## TO BE DONE
Provide the data again in its entirety, exactly as given.

______________________________

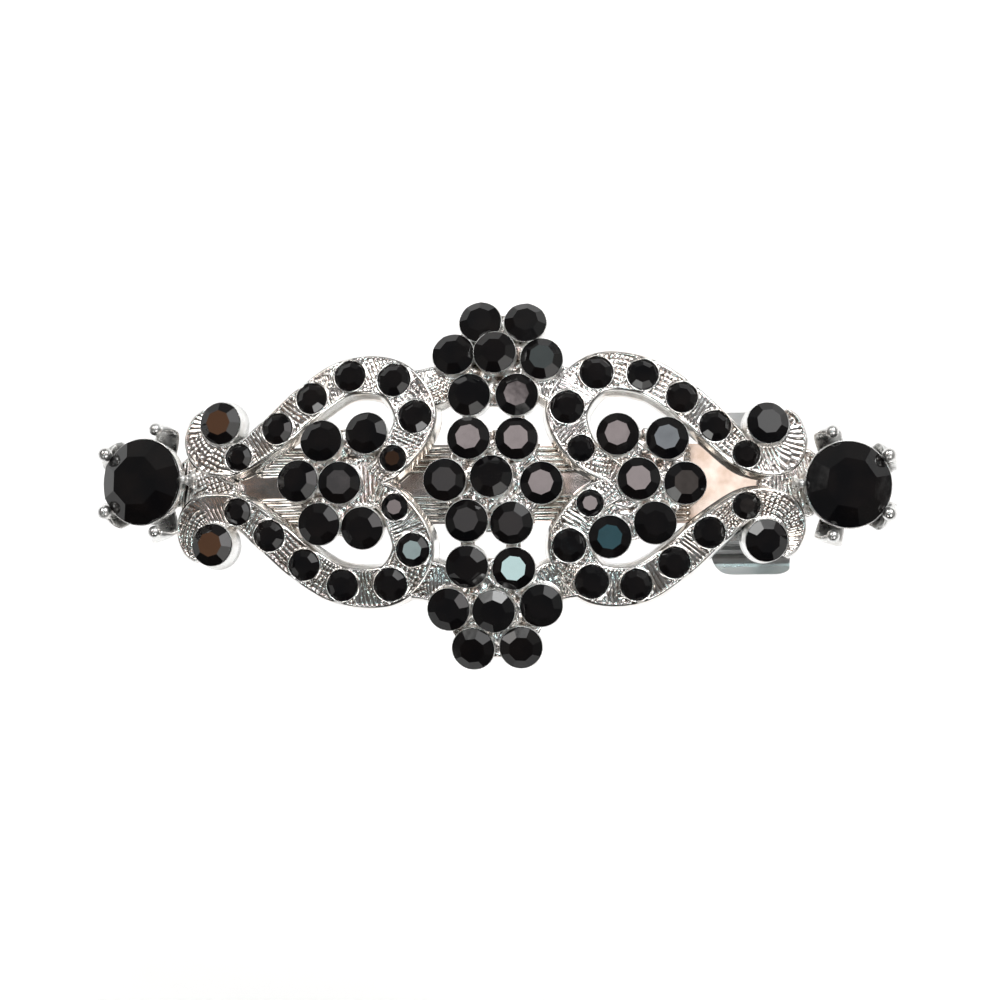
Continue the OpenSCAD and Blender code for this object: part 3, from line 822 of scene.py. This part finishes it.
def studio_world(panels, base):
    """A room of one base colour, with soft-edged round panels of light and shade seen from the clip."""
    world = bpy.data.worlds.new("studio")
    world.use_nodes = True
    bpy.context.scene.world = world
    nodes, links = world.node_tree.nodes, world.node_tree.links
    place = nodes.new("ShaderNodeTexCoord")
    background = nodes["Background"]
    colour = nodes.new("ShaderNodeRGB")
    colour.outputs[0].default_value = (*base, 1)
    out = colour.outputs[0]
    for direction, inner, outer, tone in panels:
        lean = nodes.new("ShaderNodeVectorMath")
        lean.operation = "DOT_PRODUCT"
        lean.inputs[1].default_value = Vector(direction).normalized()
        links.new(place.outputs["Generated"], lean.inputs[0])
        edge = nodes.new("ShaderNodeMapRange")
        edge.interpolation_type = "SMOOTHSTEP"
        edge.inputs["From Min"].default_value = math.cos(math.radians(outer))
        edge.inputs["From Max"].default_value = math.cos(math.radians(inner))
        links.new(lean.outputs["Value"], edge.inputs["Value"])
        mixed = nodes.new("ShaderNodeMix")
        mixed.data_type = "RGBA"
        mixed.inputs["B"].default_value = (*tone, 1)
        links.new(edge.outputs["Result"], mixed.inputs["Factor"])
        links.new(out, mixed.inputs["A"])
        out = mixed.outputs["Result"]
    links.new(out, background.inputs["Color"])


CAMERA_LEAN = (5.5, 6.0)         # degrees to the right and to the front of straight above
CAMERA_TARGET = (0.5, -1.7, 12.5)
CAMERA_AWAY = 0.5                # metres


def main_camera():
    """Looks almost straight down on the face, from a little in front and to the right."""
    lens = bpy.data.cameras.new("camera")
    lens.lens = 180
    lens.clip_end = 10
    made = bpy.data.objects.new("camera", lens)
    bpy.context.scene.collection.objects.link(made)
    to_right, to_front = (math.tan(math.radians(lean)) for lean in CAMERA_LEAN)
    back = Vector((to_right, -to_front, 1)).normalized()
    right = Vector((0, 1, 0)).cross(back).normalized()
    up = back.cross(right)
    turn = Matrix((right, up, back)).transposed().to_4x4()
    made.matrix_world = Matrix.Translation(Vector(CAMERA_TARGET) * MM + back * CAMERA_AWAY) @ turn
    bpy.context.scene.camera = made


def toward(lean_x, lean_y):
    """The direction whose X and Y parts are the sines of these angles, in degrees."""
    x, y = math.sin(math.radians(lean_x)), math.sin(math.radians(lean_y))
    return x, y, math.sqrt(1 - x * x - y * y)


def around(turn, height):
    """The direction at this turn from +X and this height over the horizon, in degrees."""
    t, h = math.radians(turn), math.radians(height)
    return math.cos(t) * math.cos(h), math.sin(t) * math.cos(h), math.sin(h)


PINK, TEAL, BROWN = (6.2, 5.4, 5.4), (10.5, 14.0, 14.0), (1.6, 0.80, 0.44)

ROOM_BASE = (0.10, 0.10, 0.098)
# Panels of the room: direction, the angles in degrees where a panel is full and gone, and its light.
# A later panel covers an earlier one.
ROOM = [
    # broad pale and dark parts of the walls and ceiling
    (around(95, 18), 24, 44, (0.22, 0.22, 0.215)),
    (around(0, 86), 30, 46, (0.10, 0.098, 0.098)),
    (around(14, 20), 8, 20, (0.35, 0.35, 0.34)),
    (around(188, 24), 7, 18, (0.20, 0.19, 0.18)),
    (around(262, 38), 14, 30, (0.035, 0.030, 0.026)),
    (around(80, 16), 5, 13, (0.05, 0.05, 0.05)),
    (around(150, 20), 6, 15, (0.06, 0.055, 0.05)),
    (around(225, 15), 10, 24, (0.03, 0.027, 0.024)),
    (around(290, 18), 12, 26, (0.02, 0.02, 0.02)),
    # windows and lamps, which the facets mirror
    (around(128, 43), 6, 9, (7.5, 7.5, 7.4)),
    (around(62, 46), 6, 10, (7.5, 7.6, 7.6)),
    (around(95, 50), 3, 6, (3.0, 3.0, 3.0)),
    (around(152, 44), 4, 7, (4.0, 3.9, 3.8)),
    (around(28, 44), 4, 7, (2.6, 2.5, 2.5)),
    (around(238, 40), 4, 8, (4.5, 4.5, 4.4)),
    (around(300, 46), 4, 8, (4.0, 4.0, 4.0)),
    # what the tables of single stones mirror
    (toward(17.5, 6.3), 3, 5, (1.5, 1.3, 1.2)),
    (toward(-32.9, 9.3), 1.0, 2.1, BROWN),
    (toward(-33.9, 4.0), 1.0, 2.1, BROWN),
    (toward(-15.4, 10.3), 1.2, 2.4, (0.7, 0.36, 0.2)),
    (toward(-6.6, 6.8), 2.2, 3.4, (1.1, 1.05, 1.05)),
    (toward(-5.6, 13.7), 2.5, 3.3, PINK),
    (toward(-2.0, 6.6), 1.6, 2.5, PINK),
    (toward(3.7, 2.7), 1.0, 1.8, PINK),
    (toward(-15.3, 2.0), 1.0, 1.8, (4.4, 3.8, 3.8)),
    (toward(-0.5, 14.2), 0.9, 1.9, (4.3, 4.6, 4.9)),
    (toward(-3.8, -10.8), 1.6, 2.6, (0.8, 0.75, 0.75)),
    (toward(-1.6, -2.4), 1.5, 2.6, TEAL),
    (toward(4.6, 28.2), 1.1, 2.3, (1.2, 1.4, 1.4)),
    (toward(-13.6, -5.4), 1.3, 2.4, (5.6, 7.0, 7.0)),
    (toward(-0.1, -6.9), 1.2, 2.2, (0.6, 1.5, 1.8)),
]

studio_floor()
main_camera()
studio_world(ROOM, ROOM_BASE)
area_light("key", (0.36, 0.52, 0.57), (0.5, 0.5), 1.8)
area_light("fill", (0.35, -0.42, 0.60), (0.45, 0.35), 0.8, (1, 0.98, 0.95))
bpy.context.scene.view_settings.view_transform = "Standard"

______________________________

## ANSWER TO THE PROBLEM
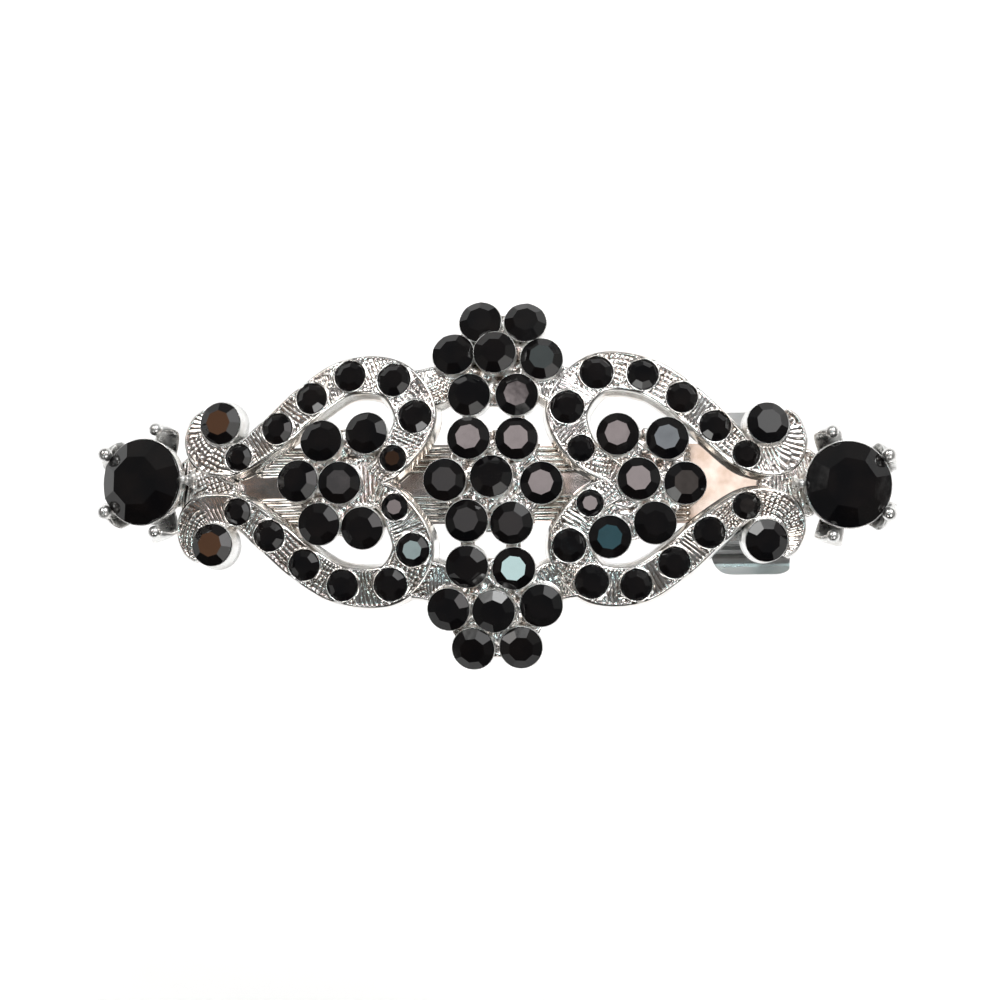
Continue the OpenSCAD and Blender code for this object: part 3, from line 822 of scene.py. This part finishes it.
def studio_world(panels, base):
    """A room of one base colour, with soft-edged round panels of light and shade seen from the clip."""
    world = bpy.data.worlds.new("studio")
    world.use_nodes = True
    bpy.context.scene.world = world
    nodes, links = world.node_tree.nodes, world.node_tree.links
    place = nodes.new("ShaderNodeTexCoord")
    background = nodes["Background"]
    colour = nodes.new("ShaderNodeRGB")
    colour.outputs[0].default_value = (*base, 1)
    out = colour.outputs[0]
    for direction, inner, outer, tone in panels:
        lean = nodes.new("ShaderNodeVectorMath")
        lean.operation = "DOT_PRODUCT"
        lean.inputs[1].default_value = Vector(direction).normalized()
        links.new(place.outputs["Generated"], lean.inputs[0])
        edge = nodes.new("ShaderNodeMapRange")
        edge.interpolation_type = "SMOOTHSTEP"
        edge.inputs["From Min"].default_value = math.cos(math.radians(outer))
        edge.inputs["From Max"].default_value = math.cos(math.radians(inner))
        links.new(lean.outputs["Value"], edge.inputs["Value"])
        mixed = nodes.new("ShaderNodeMix")
        mixed.data_type = "RGBA"
        mixed.inputs["B"].default_value = (*tone, 1)
        links.new(edge.outputs["Result"], mixed.inputs["Factor"])
        links.new(out, mixed.inputs["A"])
        out = mixed.outputs["Result"]
    links.new(out, background.inputs["Color"])


CAMERA_LEAN = (5.5, 6.0)         # degrees to the right and to the front of straight above
CAMERA_TARGET = (0.5, -1.7, 12.5)
CAMERA_AWAY = 0.5                # metres


def main_camera():
    """Looks almost straight down on the face, from a little in front and to the right."""
    lens = bpy.data.cameras.new("camera")
    lens.lens = 180
    lens.clip_end = 10
    made = bpy.data.objects.new("camera", lens)
    bpy.context.scene.collection.objects.link(made)
    to_right, to_front = (math.tan(math.radians(lean)) for lean in CAMERA_LEAN)
    back = Vector((to_right, -to_front, 1)).normalized()
    right = Vector((0, 1, 0)).cross(back).normalized()
    up = back.cross(right)
    turn = Matrix((right, up, back)).transposed().to_4x4()
    made.matrix_world = Matrix.Translation(Vector(CAMERA_TARGET) * MM + back * CAMERA_AWAY) @ turn
    bpy.context.scene.camera = made


def toward(lean_x, lean_y):
    """The direction whose X and Y parts are the sines of these angles, in degrees."""
    x, y = math.sin(math.radians(lean_x)), math.sin(math.radians(lean_y))
    return x, y, math.sqrt(1 - x * x - y * y)


def around(turn, height):
    """The direction at this turn from +X and this height over the horizon, in degrees."""
    t, h = math.radians(turn), math.radians(height)
    return math.cos(t) * math.cos(h), math.sin(t) * math.cos(h), math.sin(h)


PINK, TEAL, BROWN = (6.2, 5.4, 5.4), (10.5, 14.0, 14.0), (1.6, 0.80, 0.44)

ROOM_BASE = (0.10, 0.10, 0.098)
# Panels of the room: direction, the angles in degrees where a panel is full and gone, and its light.
# A later panel covers an earlier one.
ROOM = [
    # broad pale and dark parts of the walls and ceiling
    (around(95, 18), 24, 44, (0.22, 0.22, 0.215)),
    (around(0, 86), 30, 46, (0.10, 0.098, 0.098)),
    (around(14, 20), 8, 20, (0.35, 0.35, 0.34)),
    (around(188, 24), 7, 18, (0.20, 0.19, 0.18)),
    (around(262, 38), 14, 30, (0.035, 0.030, 0.026)),
    (around(80, 16), 5, 13, (0.05, 0.05, 0.05)),
    (around(150, 20), 6, 15, (0.06, 0.055, 0.05)),
    (around(225, 15), 10, 24, (0.03, 0.027, 0.024)),
    (around(290, 18), 12, 26, (0.02, 0.02, 0.02)),
    # windows and lamps, which the facets mirror
    (around(128, 43), 6, 9, (7.5, 7.5, 7.4)),
    (around(62, 46), 6, 10, (7.5, 7.6, 7.6)),
    (around(95, 50), 3, 6, (3.0, 3.0, 3.0)),
    (around(152, 44), 4, 7, (4.0, 3.9, 3.8)),
    (around(28, 44), 4, 7, (2.6, 2.5, 2.5)),
    (around(238, 40), 4, 8, (4.5, 4.5, 4.4)),
    (around(300, 46), 4, 8, (4.0, 4.0, 4.0)),
    # what the tables of single stones mirror
    (toward(17.5, 6.3), 3, 5, (1.5, 1.3, 1.2)),
    (toward(-32.9, 9.3), 1.0, 2.1, BROWN),
    (toward(-33.9, 4.0), 1.0, 2.1, BROWN),
    (toward(-15.4, 10.3), 1.2, 2.4, (0.7, 0.36, 0.2)),
    (toward(-6.6, 6.8), 2.2, 3.4, (1.1, 1.05, 1.05)),
    (toward(-5.6, 13.7), 2.5, 3.3, PINK),
    (toward(-2.0, 6.6), 1.6, 2.5, PINK),
    (toward(3.7, 2.7), 1.0, 1.8, PINK),
    (toward(-15.3, 2.0), 1.0, 1.8, (4.4, 3.8, 3.8)),
    (toward(-0.5, 14.2), 0.9, 1.9, (4.3, 4.6, 4.9)),
    (toward(-3.8, -10.8), 1.6, 2.6, (0.8, 0.75, 0.75)),
    (toward(-1.6, -2.4), 1.5, 2.6, TEAL),
    (toward(4.6, 28.2), 1.1, 2.3, (1.2, 1.4, 1.4)),
    (toward(-13.6, -5.4), 1.3, 2.4, (5.6, 7.0, 7.0)),
    (toward(-0.1, -6.9), 1.2, 2.2, (0.6, 1.5, 1.8)),
]

studio_floor()
main_camera()
studio_world(ROOM, ROOM_BASE)
area_light("key", (0.36, 0.52, 0.57), (0.5, 0.5), 1.8)
area_light("fill", (0.35, -0.42, 0.60), (0.45, 0.35), 0.8, (1, 0.98, 0.95))
bpy.context.scene.view_settings.view_transform = "Standard"